With this duology, I’m assured of Sarah Moss as a writer of incredible nuance, intelligence, observation, elegance and style. Signs for Lost Children picks up just where Bodies of Light left, so I’d really encourage one to start with Bodies of Light before they try this as the motivations of these characters, the backstories and context would all be lost by starting directly here.
Bodies of Light triumphs in its themes, but rushes through the years. Signs for Lost Children, on the other hand, is set across a single year following Ally’s marriage. So in some respect, there’s more coherence to the plot, more substance to the characters. Just weeks into married life, the young couple face a period of separation with Tom heading off to Japan for a work assignment and Ally taking up the position as a doctor in the Truro mental asylum. The narrative then alternates between Ally and Tom, mapping their lives from Cornwall to Japan creating a dichotomous yet distinct ‘parallel lines, parallel lives’ kind-of story.
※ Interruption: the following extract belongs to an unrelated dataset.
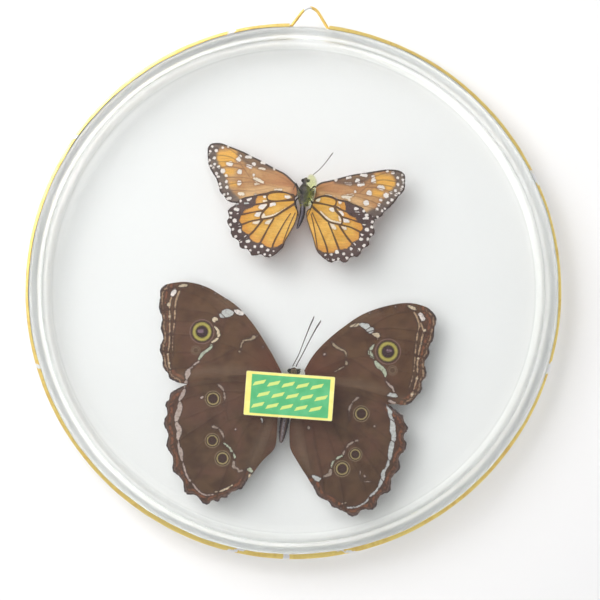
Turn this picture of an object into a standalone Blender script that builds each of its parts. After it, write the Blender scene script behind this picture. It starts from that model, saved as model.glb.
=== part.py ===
"""Framed butterfly specimen: two butterflies glued inside a round case of two pressed glass shells.

Units are metres, with +Z up. The case hangs upright by its wire loop. Its axis lies along Y: the front, which
carries the paper label and shows the insects' undersides, faces -Y, and the back, towards the wall, faces +Y.
The origin is the centre of the back glass's flat outer face. Left and right are as seen from the front.
"""
import math

import bmesh
import bpy
from mathutils import Vector

MM = 0.001
GAP = 0.3 * MM                      # clearance kept between touching pieces

# Case
CASE_RADIUS = 100.0 * MM            # to the outside of the metal band
CASE_DEPTH = 22.0 * MM
SEAM_Y = -CASE_DEPTH / 2            # plane where the two glass shells meet
PLATE_THICKNESS = 2.5 * MM
WALL_OUTER_RADIUS = 97.4 * MM
WALL_INNER_RADIUS = 94.2 * MM
SHOULDER_RADIUS = 5.0 * MM
INNER_SHOULDER_RADIUS = 2.5 * MM
FLANGE_RADIUS = 98.8 * MM
FLANGE_DEPTH = 1.75 * MM            # from the seam plane to the flange's outer face
GROOVE = 1.3 * MM                   # bevel of each flange edge, together a V for the wire
GLASS_STEPS = 72
SHOULDER_STEPS = 4

# Band and loop
BAND_SHEET = 0.5 * MM
BAND_LIP_RADIUS = 98.1 * MM
BAND_HALF_WIDTH = 2.5 * MM
BAND_EDGE = 0.2 * MM
BAND_OPENING = 14.8 * MM            # gap in the band between the feet of the loop
WIRE_RADIUS = 0.55 * MM
WIRE_TRACK_RADIUS = 98.6 * MM       # where the feet lie, in the groove under the band
FOOT_REACH = 15.0 * MM              # how far along the rim each foot is tucked
LOOP_LEG = [(7.2, 98.5), (6.6, 99.4), (5.3, 101.3), (3.9, 103.4), (2.6, 105.1), (1.3, 106.0), (0.0, 106.3)]

# Label
LABEL_SIZE = (32.6 * MM, 16.2 * MM)
LABEL_CENTRE = (0.9 * MM, -38.5 * MM)
LABEL_TURN = math.radians(-0.7)
LABEL_THICKNESS = 0.2 * MM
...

At its core Signs for Lost Children offers a fascinating deep-dive into the stigma of mental illnesses in the 19th century. Ally is such an interesting protagonist in her own sense as she herself suffers from anxiety issues stemming from the mental torture instigated by her own mother. Moss creates these incredibly claustrophobic scenes of being trapped in Ally’s head where you understand that she’s allowing herself to be hurt by her mother, and as a reader, you feel the pent-up frustration and yet an overwhelming feeling of empathy of what it means to be in that position. Incapacitated, by sheer lack of will to fight back.
Ally, thus, portrays a very unique position. She is both the physician and the patient, the healer and the sufferer, at once, and in a time when mental illnesses were not considered as ’real’ illnesses. Alternating with that are stunning descriptions of 19th century Japan, of the way mental illnesses there, were perceived as being possessed by mythical fox spirits and the curiosities of seeing this ancient culture from the eyes of a British man. The dual narrative braid into one another, charting each of their paths as they navigate loneliness and their own internal struggles. The only setback I felt was it dragged at parts.
Sarah Moss isn’t for everyone. There is a certain level of patience required to tackle a Sarah Moss novel, but the end result is rewarding in my opinion. Her stories aren’t plot heavy, they aren’t filled with intrigue. Instead they offer thorough insight into a particular topic, at a level that almost feels academic without being factual, interesting without being laborious, atmospheric without necessarily having any elements of mystery and through those layers, Moss shines.